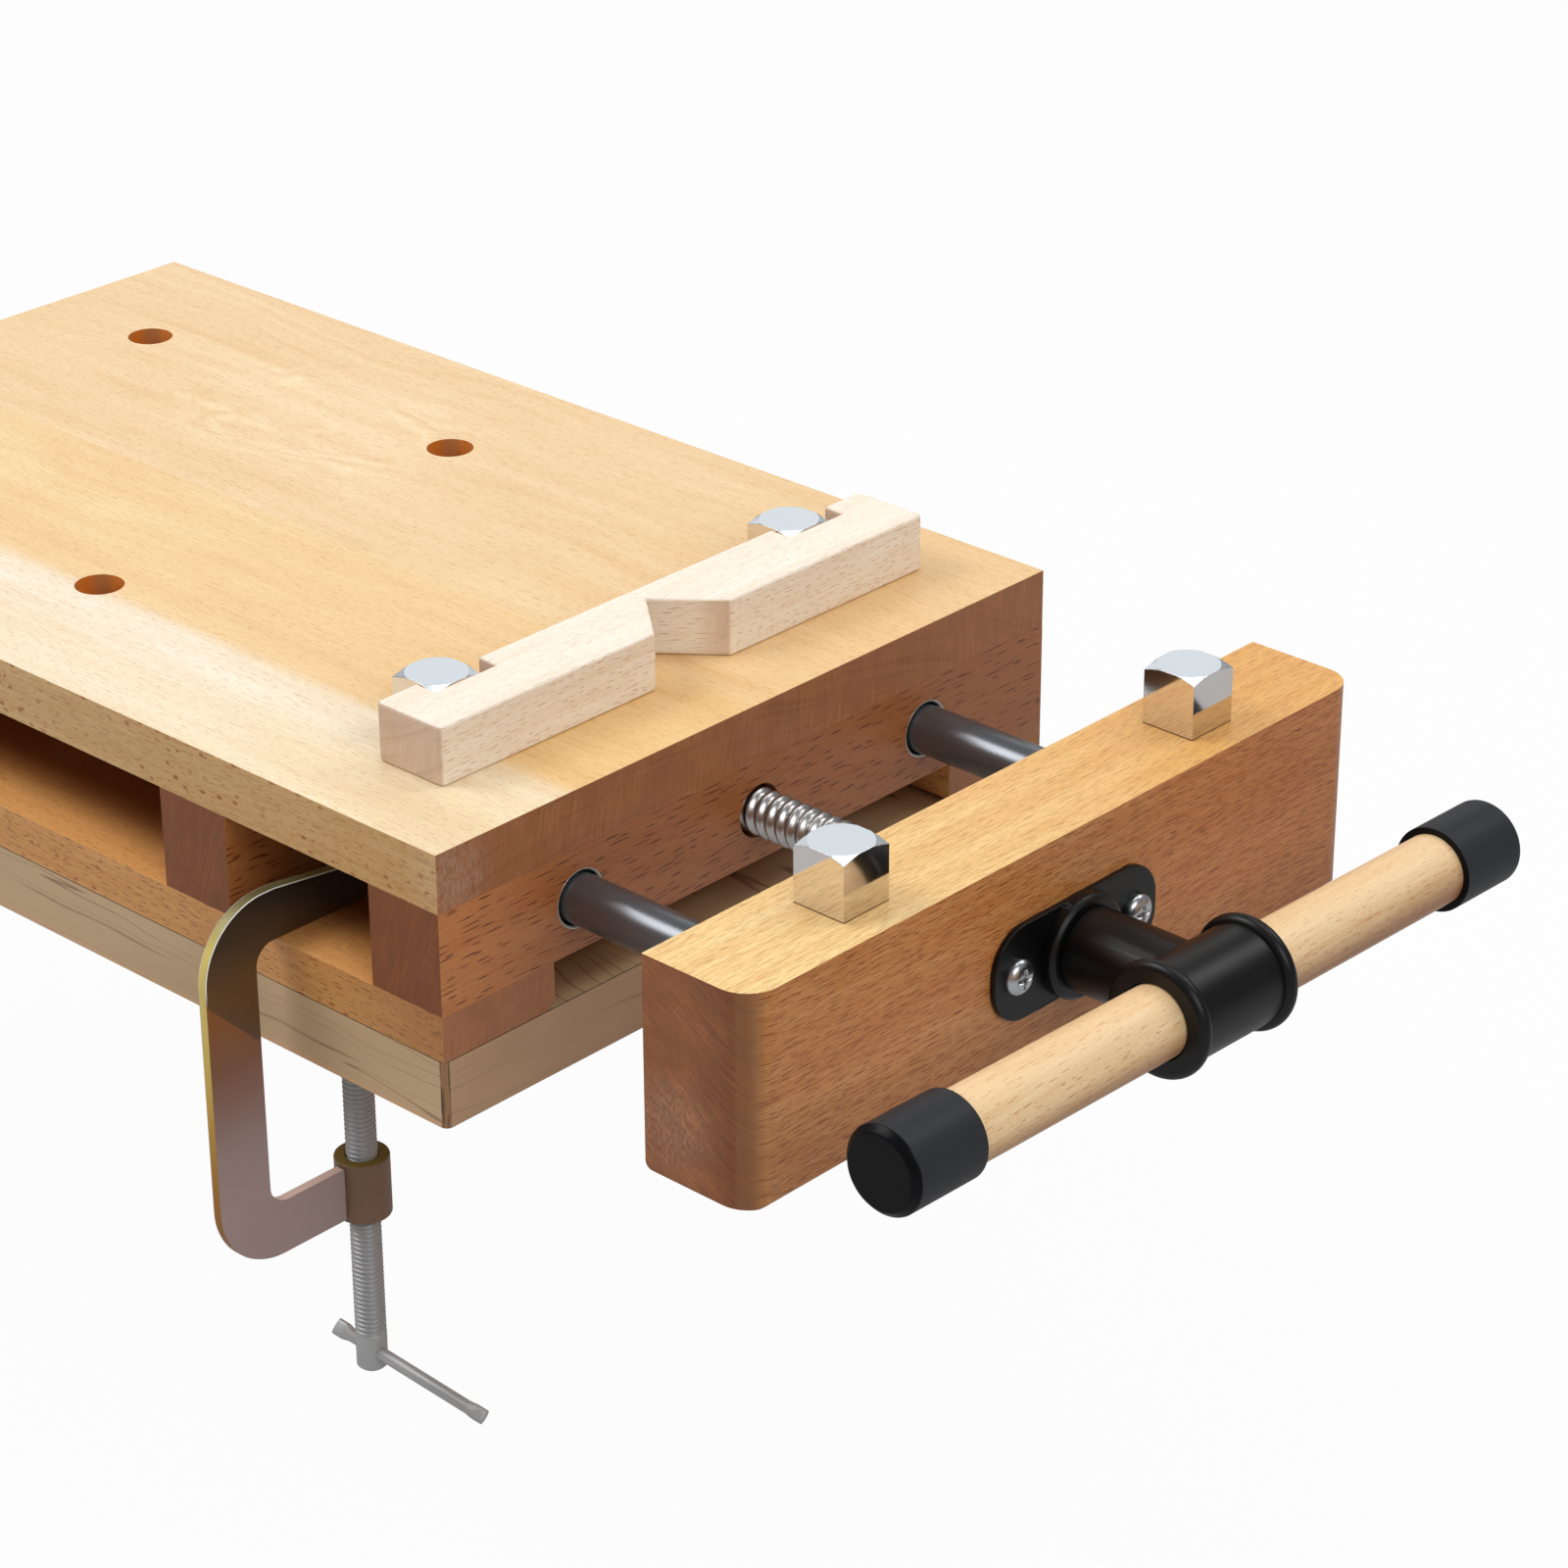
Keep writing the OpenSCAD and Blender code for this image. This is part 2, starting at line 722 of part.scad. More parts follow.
// Batten: it lies on the top against the two bench dogs, pushed up to the front one
batten_x = near_col_x + dog_head_w / 2 + slip - notch_depth;
notch_y = row_y - notch_in;
batten_y = notch_y + notch_w / 2 - row_y - dog_head_w / 2 - slip;
module stop_batten() {
    color("bisque") translate([batten_x, batten_y - batten_l / 2, bench_h])
        difference() {
            translate([batten_w / 2, batten_l / 2, 0])
                linear_extrude(batten_t) round_rectangle(batten_w, batten_l, batten_corner_r);
            for (y = [-notch_y, notch_y])
                translate([-cut, batten_l / 2 + y - notch_w / 2, -cut])
                    cube([notch_depth + cut, notch_w, batten_t + 2 * cut]);
            translate([0, batten_l / 2, -cut]) linear_extrude(batten_t + 2 * cut)
                polygon([[batten_w - vee_depth, 0],
                         [batten_w + cut, -vee_w / 2 * (vee_depth + cut) / vee_depth],
                         [batten_w + cut, vee_w / 2 * (vee_depth + cut) / vee_depth]]);
        }
}

// Region with a straight right side and round left corners, from the origin to w by h
module left_round(w, h, r) {
    translate([r, 0]) square([w - r, h]);
    translate([0, r]) square([r, h - 2 * r]);
    for (v = [r, h - r]) translate([r, v]) circle(r = r, $fn = 64);
}

// Clamp frame: a flat bar bent to a C in the upright plane, outer edge at the origin
module clamp_outline() {
    frame_h = clamp_top_z - foot_z;
    arm_l = spine_gap + spine_w + arm_reach;
    foot_l = spine_gap + spine_w + clamp_screw_reach;
    throat_l = arm_l - spine_w + cut;
    difference() {
        left_round(arm_l, frame_h, clamp_outer_r);
        translate([spine_w, foot_arm_h])
            left_round(throat_l, frame_h - foot_arm_h - arm_h, clamp_inner_r);
        translate([foot_l, -cut]) square([arm_l, foot_arm_h + 2 * cut]);
        polygon([[spine_w + spine_gap, frame_h],
                 [arm_l, frame_h - arm_h + arm_tip_h],
                 [arm_l + cut, frame_h - arm_h + arm_tip_h],
                 [arm_l + cut, frame_h + cut],
                 [spine_w + spine_gap, frame_h + cut]]);
    }
}
module clamp_frame() {
    color("saddlebrown") difference() {
        translate([clamp_x - clamp_t / 2, spine_y, foot_z]) rotate([90, 0, 90])
            linear_extrude(clamp_t) clamp_outline();
        bar_z(foot_z - cut, -throat_h + cut, clamp_x, clamp_screw_y, collar_d);
    }
}
module clamp_collar() {
    color("saddlebrown") difference() {
        bar_z(collar_z, collar_z + collar_h, clamp_x, clamp_screw_y, collar_d);
        bar_z(collar_z - cut, collar_z + collar_h + cut, clamp_x, clamp_screw_y,
              clamp_screw_d + 2 * run_fit);
    }
}
// Swivel pad against the base board, with a cup that holds the screw's ball
module clamp_pad() {
    color("silver") translate([clamp_x, clamp_screw_y, 0]) difference() {
        union() {
            translate([0, 0, -pad_t]) cylinder(h = pad_t, d = pad_d, $fn = 64);
            translate([0, 0, -pad_h]) cylinder(h = pad_h - pad_t, d = pad_cup_d, $fn = 64);
        }
        translate([0, 0, ball_z]) sphere(d = ball_d + 2 * slip, $fn = 48);
        translate([0, 0, -pad_h - cut]) cylinder(h = pad_h + cut + ball_z, d = pad_mouth_d, $fn = 48);
    }
}
module clamp_screw() {
    turns = floor((thread_top_z - clamp_end_z - plain_end_l) / clamp_pitch);
    r = clamp_screw_d / 2;
    l = thread_top_z - clamp_end_z;
    color("silver") difference() {
        translate([clamp_x, clamp_screw_y, 0]) {
            translate([0, 0, ball_z]) sphere(d = ball_d, $fn = 48);
            translate([0, 0, thread_top_z - cut])
                cylinder(h = ball_z - thread_top_z + cut, d = neck_d, $fn = 32);
            translate([0, 0, thread_top_z]) mirror([0, 0, 1])
                threaded_bar(clamp_screw_d, clamp_pitch, turns,
                             [[r, l - end_round], [r - end_round, l], [0, l]]);
        }
        at_bar() bar_x(-bar_l, bar_l, 0, 0, bar_d + 2 * bar_play);
    }
}
module at_bar(shift = 0) {
    translate([clamp_x, clamp_screw_y, bar_z]) rotate([0, 0, bar_turn]) translate([shift, 0, 0])
        children();
}
// T-bar: a round pin whose two ends are flattened so that it can't fall out
module clamp_bar() {
    round_l = bar_l / 2 - bar_flat_l;
    color("silver") at_bar(bar_shift) {
        bar_x(-round_l, round_l, 0, 0, bar_d);
        for (i = [-1, 1]) translate([i * (round_l + bar_flat_l / 2), 0, 0]) rotate([bar_flat_turn, 0, 0])
            cube([bar_flat_l, bar_flat_t, bar_flat_w], center = true);
    }
}

top_board();
end_beam_vise();
inner_beam_vise();
inner_beam_far();
end_beam_far();
bottom_rail_front();
bottom_rail_back();
base_board();
top_screws();
rail_screws();
bush_front_end();
bush_back_end();
bush_front_inner();
bush_back_inner();
screw_nut();
nut_screws();
jaw_board();
guide_rod_front();
guide_rod_back();
rod_lock_screws();
rod_stop_washers();
rod_stop_screws();
front_plate();
plate_screws();
thrust_washer();
vise_screw();
thrust_collar();
collar_pin();
screw_hub();
hub_pin();
handle_dowel();
handle_cap_near();
handle_cap_far();
jaw_dog_front();
jaw_dog_back();
bench_dog_front();
bench_dog_back();
stop_batten();
clamp_frame();
clamp_collar();
clamp_pad();
clamp_screw();
clamp_bar();
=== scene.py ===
import json
import math

import bmesh
import bpy
from mathutils import Matrix, Vector


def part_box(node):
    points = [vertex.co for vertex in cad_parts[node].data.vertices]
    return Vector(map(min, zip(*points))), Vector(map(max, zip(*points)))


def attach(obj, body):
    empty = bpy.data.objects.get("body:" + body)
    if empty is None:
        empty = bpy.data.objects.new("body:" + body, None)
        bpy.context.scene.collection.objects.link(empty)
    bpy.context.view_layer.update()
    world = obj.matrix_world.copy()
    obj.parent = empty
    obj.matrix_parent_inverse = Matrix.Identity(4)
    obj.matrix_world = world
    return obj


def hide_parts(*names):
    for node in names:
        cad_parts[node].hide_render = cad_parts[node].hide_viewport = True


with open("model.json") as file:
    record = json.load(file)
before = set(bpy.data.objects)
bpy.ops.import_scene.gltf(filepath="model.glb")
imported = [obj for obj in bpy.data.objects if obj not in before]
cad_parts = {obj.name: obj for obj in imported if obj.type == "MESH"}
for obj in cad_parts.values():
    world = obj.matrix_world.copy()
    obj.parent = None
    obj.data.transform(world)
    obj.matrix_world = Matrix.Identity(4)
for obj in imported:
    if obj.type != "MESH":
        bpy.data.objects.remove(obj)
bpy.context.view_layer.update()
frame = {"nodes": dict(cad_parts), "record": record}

MM = 0.001
nodes = frame["nodes"]
bodies = frame["record"]["behaviour"]["bodies"]
body_of = {node: body for body, members in bodies.items() for node in members}


# Camera, as fitted to the photograph: where it stands, where it looks and what is level in it
CAMERA_AT = Vector((1.26794, -1.07967, 0.81789))
CAMERA_LOOK = Vector((-0.60771, 0.65562, -0.44817)).normalized()
CAMERA_RIGHT = Vector((0.73466, 0.67843, -0.00373)).normalized()
CAMERA_LENS = 104.65
CAMERA_CLIP = 60
SENSOR = 36


def set_camera():
    data = bpy.data.cameras.new("camera")
    data.sensor_width = SENSOR
    data.lens = CAMERA_LENS
    data.clip_end = CAMERA_CLIP
    camera = bpy.data.objects.new("camera", data)
    bpy.context.scene.collection.objects.link(camera)
    right = (CAMERA_RIGHT - CAMERA_LOOK * CAMERA_RIGHT.dot(CAMERA_LOOK)).normalized()
    up = right.cross(CAMERA_LOOK)
    turn = Matrix((right, up, -CAMERA_LOOK)).transposed().to_4x4()
    camera.matrix_world = Matrix.Translation(CAMERA_AT) @ turn
    bpy.context.scene.camera = camera


class Signal:
    """A socket of a finish. Arithmetic on it adds Math nodes."""

    def __init__(self, finish, socket):
        self.finish = finish
        self.socket = socket

    def math(self, operation, *values):
        return self.finish.add("Math", {"operation": operation}, dict(enumerate(values)))

    def __add__(self, other):
        return self.math("ADD", self, other)

    def __radd__(self, other):
        return self.math("ADD", other, self)

    def __sub__(self, other):
        return self.math("SUBTRACT", self, other)

    def __rsub__(self, other):
        return self.math("SUBTRACT", other, self)

    def __mul__(self, other):
        return self.math("MULTIPLY", self, other)

    def __rmul__(self, other):
        return self.math("MULTIPLY", other, self)

    def __truediv__(self, other):
        return self.math("DIVIDE", self, other)

    def __pow__(self, other):
        return self.math("POWER", self, other)

    def __abs__(self):
        return self.math("ABSOLUTE", self)

    def __gt__(self, other):
        return self.math("GREATER_THAN", self, other)

    def __lt__(self, other):
        return self.math("LESS_THAN", self, other)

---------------

▸ **Brief**
Begin at the line that has "obj.matrix_world = Matrix.Identity(4)", stop after the line that has "for body, members", and repeat exactly those lines, nothing more.

▸ **Finished task**
    obj.matrix_world = Matrix.Identity(4)
for obj in imported:
    if obj.type != "MESH":
        bpy.data.objects.remove(obj)
bpy.context.view_layer.update()
frame = {"nodes": dict(cad_parts), "record": record}

MM = 0.001
nodes = frame["nodes"]
bodies = frame["record"]["behaviour"]["bodies"]
body_of = {node: body for body, members in bodies.items() for node in members}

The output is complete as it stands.